Exactly the lines between the line containing "280.0)], 10.0) +" and the line containing "in imported if", together with those two lines, are to be output.
+ + + + +
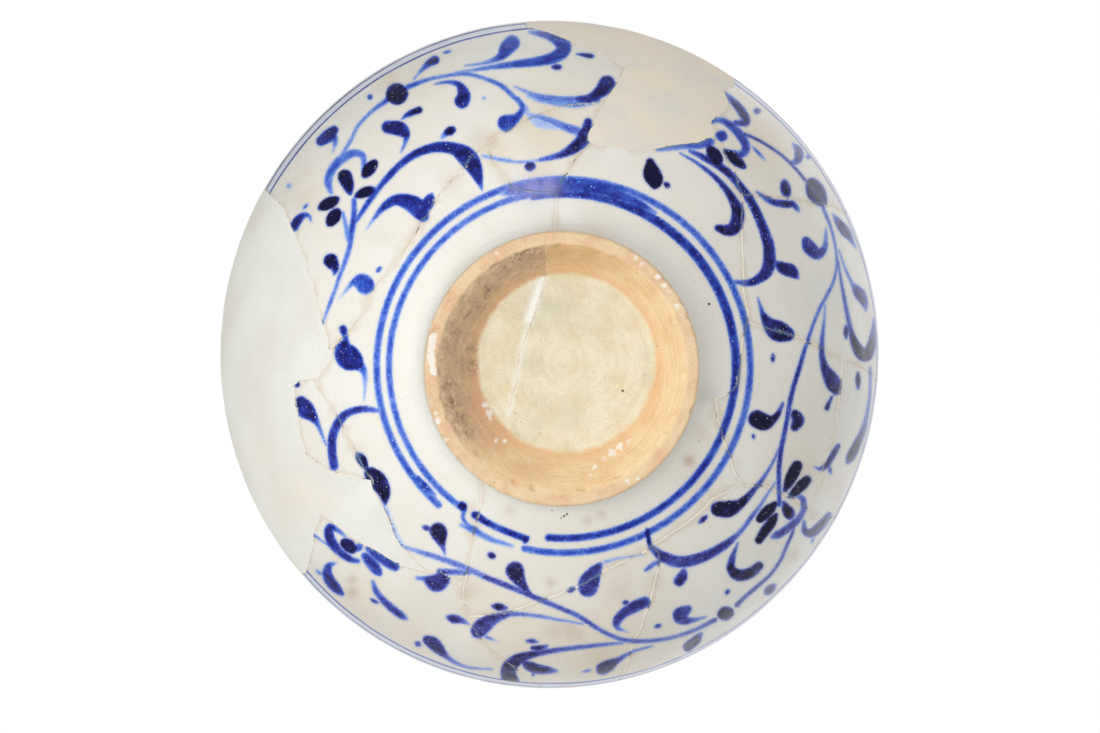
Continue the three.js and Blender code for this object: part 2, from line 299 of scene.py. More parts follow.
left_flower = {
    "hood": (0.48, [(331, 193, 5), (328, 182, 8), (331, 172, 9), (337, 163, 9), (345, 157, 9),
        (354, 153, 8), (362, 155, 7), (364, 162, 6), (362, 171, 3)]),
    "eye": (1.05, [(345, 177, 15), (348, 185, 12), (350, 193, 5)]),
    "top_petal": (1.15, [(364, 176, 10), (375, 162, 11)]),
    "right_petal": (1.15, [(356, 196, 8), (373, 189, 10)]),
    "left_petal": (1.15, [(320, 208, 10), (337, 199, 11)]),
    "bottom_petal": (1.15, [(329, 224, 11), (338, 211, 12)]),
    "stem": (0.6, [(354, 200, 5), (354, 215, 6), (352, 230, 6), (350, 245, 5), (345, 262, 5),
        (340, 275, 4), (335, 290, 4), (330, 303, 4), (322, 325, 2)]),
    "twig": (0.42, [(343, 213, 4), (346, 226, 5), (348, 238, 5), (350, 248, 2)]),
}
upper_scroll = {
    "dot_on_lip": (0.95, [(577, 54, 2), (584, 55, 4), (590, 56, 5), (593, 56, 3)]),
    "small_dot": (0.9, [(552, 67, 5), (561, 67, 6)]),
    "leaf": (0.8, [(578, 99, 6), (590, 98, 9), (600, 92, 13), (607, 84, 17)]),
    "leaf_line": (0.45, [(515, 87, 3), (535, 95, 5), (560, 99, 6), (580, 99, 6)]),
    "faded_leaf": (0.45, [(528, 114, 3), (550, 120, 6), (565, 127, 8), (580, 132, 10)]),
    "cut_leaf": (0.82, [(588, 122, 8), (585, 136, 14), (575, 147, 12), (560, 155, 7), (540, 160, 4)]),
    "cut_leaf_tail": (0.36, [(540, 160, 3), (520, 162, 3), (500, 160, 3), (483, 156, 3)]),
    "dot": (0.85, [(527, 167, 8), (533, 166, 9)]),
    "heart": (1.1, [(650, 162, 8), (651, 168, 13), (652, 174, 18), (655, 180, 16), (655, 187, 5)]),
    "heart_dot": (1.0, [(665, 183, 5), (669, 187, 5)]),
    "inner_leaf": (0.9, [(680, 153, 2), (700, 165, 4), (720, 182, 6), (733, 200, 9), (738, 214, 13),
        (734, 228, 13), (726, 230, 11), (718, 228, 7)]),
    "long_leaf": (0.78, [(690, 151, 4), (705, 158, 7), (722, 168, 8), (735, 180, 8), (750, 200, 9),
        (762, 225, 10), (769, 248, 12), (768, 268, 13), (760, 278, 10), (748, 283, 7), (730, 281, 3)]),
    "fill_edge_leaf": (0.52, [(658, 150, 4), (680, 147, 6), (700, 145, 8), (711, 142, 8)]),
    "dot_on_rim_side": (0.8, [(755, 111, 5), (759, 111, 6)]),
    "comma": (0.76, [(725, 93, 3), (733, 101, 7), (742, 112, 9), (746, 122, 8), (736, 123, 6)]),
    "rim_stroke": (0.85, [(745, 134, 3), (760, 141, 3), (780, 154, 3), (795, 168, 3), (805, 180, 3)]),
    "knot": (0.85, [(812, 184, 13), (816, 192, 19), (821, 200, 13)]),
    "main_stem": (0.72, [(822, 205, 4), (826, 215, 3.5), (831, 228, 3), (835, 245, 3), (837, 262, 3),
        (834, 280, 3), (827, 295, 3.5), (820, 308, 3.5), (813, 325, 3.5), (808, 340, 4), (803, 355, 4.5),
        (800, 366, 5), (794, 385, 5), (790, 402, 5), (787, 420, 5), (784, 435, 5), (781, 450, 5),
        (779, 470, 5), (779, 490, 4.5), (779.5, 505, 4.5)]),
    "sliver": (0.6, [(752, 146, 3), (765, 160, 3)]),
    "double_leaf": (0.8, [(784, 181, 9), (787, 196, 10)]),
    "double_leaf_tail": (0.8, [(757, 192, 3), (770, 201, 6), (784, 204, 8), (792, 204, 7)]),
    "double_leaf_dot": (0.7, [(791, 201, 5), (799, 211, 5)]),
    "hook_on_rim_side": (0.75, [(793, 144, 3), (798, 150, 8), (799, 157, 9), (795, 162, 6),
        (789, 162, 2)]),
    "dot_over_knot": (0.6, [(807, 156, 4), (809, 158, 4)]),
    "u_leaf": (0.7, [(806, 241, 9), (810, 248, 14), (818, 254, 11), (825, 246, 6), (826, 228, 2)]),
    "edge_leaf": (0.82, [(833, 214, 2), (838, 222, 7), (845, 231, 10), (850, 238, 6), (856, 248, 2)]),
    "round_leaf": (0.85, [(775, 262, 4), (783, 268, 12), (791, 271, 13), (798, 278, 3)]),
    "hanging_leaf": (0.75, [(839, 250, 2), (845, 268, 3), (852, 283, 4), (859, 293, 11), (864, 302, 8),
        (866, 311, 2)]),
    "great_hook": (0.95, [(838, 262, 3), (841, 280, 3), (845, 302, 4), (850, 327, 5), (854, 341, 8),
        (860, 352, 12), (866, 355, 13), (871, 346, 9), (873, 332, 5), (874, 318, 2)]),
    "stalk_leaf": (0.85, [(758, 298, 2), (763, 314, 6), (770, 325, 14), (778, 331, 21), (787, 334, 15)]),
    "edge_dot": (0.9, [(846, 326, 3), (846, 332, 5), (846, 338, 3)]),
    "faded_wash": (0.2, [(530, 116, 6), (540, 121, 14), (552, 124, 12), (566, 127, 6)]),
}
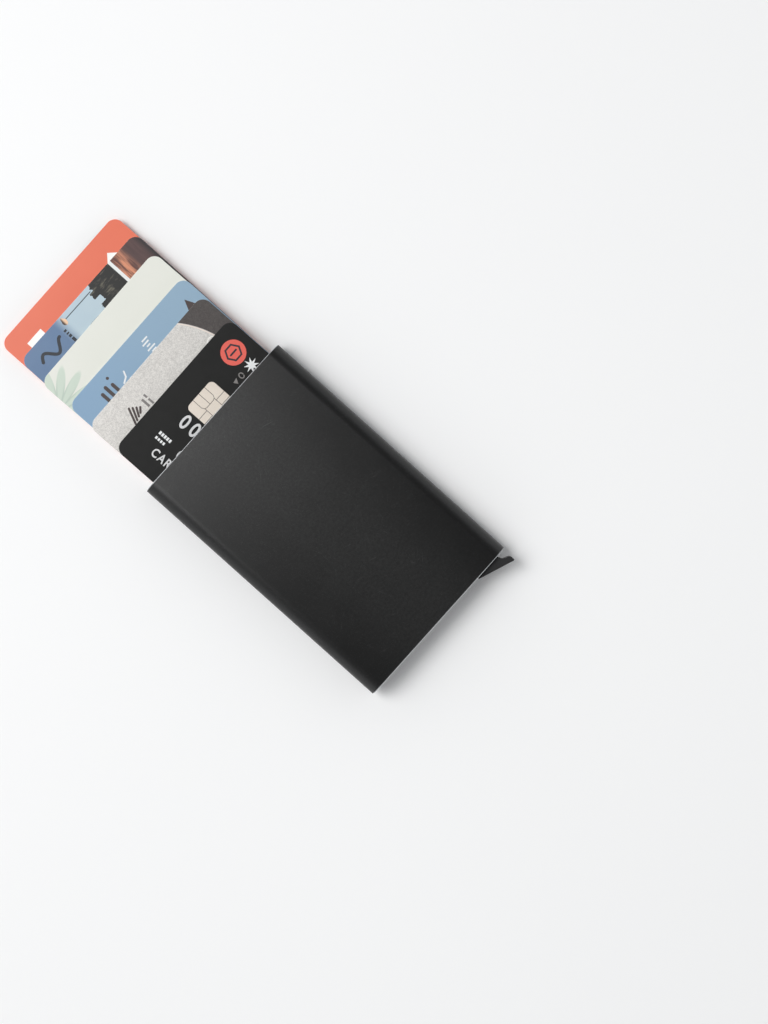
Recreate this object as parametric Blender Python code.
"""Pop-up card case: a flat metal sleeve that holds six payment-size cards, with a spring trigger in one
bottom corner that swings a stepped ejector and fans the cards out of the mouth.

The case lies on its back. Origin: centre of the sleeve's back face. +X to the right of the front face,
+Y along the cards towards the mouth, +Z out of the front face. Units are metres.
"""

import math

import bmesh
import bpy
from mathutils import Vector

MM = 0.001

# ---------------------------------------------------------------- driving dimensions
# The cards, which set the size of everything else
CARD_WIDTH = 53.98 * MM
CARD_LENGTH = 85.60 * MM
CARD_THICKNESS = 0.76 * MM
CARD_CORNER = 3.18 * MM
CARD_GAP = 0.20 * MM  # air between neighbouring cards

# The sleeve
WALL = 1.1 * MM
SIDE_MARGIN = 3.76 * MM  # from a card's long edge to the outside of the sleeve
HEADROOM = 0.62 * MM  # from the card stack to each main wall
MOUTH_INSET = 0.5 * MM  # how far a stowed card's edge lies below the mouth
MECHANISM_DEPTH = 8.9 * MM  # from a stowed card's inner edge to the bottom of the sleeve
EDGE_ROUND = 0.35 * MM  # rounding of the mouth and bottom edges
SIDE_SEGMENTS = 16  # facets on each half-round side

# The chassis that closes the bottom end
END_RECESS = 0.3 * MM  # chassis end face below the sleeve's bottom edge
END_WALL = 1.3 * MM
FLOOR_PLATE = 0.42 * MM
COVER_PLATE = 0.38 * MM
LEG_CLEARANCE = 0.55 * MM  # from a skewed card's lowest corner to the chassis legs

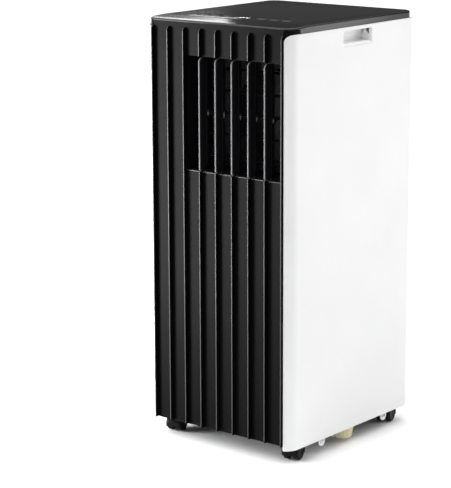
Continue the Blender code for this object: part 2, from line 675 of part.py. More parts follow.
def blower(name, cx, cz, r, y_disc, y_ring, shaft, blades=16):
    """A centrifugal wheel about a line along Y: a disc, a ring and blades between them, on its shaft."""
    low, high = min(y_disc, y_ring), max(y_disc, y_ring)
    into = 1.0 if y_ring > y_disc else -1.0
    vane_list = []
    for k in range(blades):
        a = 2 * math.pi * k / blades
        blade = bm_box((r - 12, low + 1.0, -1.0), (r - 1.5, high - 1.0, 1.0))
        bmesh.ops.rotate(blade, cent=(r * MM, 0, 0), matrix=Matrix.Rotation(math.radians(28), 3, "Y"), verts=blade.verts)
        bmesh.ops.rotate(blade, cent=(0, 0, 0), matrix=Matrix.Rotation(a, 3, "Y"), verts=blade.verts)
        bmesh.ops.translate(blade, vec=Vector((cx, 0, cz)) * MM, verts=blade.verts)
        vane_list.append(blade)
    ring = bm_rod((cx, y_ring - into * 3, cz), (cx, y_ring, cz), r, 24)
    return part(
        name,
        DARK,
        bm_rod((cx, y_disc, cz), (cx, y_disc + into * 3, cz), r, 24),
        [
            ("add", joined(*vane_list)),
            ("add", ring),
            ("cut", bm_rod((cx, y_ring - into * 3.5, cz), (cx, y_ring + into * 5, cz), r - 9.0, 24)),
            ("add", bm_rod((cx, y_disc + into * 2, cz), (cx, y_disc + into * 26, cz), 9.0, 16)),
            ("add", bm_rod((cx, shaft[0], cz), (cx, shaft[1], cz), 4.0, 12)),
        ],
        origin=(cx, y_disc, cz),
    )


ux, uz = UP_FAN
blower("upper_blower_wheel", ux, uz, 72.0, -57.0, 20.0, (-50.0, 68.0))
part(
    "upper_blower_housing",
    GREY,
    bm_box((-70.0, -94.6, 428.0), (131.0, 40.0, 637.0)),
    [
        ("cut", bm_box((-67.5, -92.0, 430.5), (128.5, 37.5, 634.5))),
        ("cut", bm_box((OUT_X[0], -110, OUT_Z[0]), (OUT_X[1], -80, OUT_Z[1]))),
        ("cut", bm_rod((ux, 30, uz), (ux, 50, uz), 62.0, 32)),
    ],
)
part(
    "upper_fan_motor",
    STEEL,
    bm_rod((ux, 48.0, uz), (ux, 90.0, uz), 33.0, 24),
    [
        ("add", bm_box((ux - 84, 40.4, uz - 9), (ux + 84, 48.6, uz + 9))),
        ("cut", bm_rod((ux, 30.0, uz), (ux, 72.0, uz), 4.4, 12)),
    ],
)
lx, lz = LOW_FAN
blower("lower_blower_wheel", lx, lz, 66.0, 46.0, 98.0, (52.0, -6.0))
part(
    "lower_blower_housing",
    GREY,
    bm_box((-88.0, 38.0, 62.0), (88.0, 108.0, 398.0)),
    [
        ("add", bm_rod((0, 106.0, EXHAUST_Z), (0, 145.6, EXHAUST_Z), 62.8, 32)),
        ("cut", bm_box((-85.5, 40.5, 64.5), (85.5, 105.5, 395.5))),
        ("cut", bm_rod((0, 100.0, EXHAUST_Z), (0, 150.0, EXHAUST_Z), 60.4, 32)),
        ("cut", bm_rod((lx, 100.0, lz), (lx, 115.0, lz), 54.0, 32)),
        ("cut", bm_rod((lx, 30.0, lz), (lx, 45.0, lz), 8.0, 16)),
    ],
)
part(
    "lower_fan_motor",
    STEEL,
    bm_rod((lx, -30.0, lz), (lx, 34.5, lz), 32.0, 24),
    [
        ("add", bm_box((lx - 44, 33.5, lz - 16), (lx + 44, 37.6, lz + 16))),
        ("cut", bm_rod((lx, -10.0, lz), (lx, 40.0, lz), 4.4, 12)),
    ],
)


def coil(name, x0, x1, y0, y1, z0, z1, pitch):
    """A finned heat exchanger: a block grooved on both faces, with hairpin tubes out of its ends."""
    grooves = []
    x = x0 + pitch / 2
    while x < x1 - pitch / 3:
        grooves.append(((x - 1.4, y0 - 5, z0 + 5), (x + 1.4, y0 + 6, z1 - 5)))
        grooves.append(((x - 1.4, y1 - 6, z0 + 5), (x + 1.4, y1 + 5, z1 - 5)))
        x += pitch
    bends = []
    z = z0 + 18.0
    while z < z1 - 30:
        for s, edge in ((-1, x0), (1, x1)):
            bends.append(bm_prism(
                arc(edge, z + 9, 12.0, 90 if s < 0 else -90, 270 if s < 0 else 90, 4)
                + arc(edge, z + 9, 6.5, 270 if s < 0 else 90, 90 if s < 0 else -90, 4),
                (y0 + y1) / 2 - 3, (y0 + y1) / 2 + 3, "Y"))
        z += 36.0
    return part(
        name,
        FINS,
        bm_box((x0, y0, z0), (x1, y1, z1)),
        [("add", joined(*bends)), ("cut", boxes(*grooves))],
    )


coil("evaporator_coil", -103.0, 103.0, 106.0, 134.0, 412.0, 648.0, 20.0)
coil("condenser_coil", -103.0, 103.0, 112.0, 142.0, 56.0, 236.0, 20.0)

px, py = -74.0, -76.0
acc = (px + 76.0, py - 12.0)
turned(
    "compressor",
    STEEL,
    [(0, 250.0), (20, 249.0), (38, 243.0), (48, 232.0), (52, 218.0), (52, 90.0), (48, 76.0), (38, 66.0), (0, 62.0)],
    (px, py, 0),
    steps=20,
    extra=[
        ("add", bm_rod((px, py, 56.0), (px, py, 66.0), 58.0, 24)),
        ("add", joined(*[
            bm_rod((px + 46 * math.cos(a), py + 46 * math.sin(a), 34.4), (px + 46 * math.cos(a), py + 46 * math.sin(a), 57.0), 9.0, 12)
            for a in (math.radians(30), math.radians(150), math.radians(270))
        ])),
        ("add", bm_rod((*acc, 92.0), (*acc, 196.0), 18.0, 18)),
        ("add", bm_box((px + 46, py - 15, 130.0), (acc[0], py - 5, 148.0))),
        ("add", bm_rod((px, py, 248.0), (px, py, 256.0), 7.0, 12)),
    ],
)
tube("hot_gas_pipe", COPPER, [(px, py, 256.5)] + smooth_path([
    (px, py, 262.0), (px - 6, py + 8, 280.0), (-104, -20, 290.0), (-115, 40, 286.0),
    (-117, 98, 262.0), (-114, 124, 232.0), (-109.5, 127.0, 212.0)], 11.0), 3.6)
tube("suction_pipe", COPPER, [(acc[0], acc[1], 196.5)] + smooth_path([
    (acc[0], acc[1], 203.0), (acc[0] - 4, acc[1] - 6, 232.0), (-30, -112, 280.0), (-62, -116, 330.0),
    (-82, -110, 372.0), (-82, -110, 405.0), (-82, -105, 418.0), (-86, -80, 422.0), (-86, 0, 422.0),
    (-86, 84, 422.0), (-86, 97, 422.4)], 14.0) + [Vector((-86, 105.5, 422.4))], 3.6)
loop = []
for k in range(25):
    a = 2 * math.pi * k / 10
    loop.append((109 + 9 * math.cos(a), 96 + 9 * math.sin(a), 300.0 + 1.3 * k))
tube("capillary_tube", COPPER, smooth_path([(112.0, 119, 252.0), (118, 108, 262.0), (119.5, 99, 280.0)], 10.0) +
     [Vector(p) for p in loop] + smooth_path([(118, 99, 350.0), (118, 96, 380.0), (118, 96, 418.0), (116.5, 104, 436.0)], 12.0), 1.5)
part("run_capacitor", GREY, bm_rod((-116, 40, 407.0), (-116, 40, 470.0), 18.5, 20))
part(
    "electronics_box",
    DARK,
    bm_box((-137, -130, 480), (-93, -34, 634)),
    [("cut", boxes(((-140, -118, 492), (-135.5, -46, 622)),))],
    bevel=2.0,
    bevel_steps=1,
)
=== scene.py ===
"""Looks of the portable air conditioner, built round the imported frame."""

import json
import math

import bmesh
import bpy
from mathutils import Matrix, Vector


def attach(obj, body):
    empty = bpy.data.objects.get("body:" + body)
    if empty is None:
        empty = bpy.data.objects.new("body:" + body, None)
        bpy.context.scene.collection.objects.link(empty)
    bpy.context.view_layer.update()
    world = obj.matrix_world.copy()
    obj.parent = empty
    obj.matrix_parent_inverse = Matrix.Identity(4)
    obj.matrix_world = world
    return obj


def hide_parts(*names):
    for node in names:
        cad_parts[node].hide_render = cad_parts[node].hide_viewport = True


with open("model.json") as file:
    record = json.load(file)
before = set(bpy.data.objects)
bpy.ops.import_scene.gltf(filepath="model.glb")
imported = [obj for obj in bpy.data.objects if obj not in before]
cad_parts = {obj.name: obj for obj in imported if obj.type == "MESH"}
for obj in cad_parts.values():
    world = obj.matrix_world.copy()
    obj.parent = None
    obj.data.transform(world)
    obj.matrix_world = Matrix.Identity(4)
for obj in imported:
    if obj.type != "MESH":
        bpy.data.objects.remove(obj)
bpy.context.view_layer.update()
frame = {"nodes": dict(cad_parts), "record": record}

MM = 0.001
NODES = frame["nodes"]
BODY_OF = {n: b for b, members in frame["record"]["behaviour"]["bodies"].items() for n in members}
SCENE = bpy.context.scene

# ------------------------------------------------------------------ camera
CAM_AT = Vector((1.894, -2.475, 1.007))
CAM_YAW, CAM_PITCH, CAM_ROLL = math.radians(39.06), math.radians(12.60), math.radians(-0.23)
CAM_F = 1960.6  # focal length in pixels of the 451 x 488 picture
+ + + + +
● RESULT OF THE EXERCISE:
tube("capillary_tube", COPPER, smooth_path([(112.0, 119, 252.0), (118, 108, 262.0), (119.5, 99, 280.0)], 10.0) +
     [Vector(p) for p in loop] + smooth_path([(118, 99, 350.0), (118, 96, 380.0), (118, 96, 418.0), (116.5, 104, 436.0)], 12.0), 1.5)
part("run_capacitor", GREY, bm_rod((-116, 40, 407.0), (-116, 40, 470.0), 18.5, 20))
part(
    "electronics_box",
    DARK,
    bm_box((-137, -130, 480), (-93, -34, 634)),
    [("cut", boxes(((-140, -118, 492), (-135.5, -46, 622)),))],
    bevel=2.0,
    bevel_steps=1,
)
=== scene.py ===
"""Looks of the portable air conditioner, built round the imported frame."""

import json
import math

import bmesh
import bpy
from mathutils import Matrix, Vector


def attach(obj, body):
    empty = bpy.data.objects.get("body:" + body)
    if empty is None:
        empty = bpy.data.objects.new("body:" + body, None)
        bpy.context.scene.collection.objects.link(empty)
    bpy.context.view_layer.update()
    world = obj.matrix_world.copy()
    obj.parent = empty
    obj.matrix_parent_inverse = Matrix.Identity(4)
    obj.matrix_world = world
    return obj


def hide_parts(*names):
    for node in names:
        cad_parts[node].hide_render = cad_parts[node].hide_viewport = True


with open("model.json") as file:
    record = json.load(file)
before = set(bpy.data.objects)
bpy.ops.import_scene.gltf(filepath="model.glb")
imported = [obj for obj in bpy.data.objects if obj not in before]
cad_parts = {obj.name: obj for obj in imported if obj.type == "MESH"}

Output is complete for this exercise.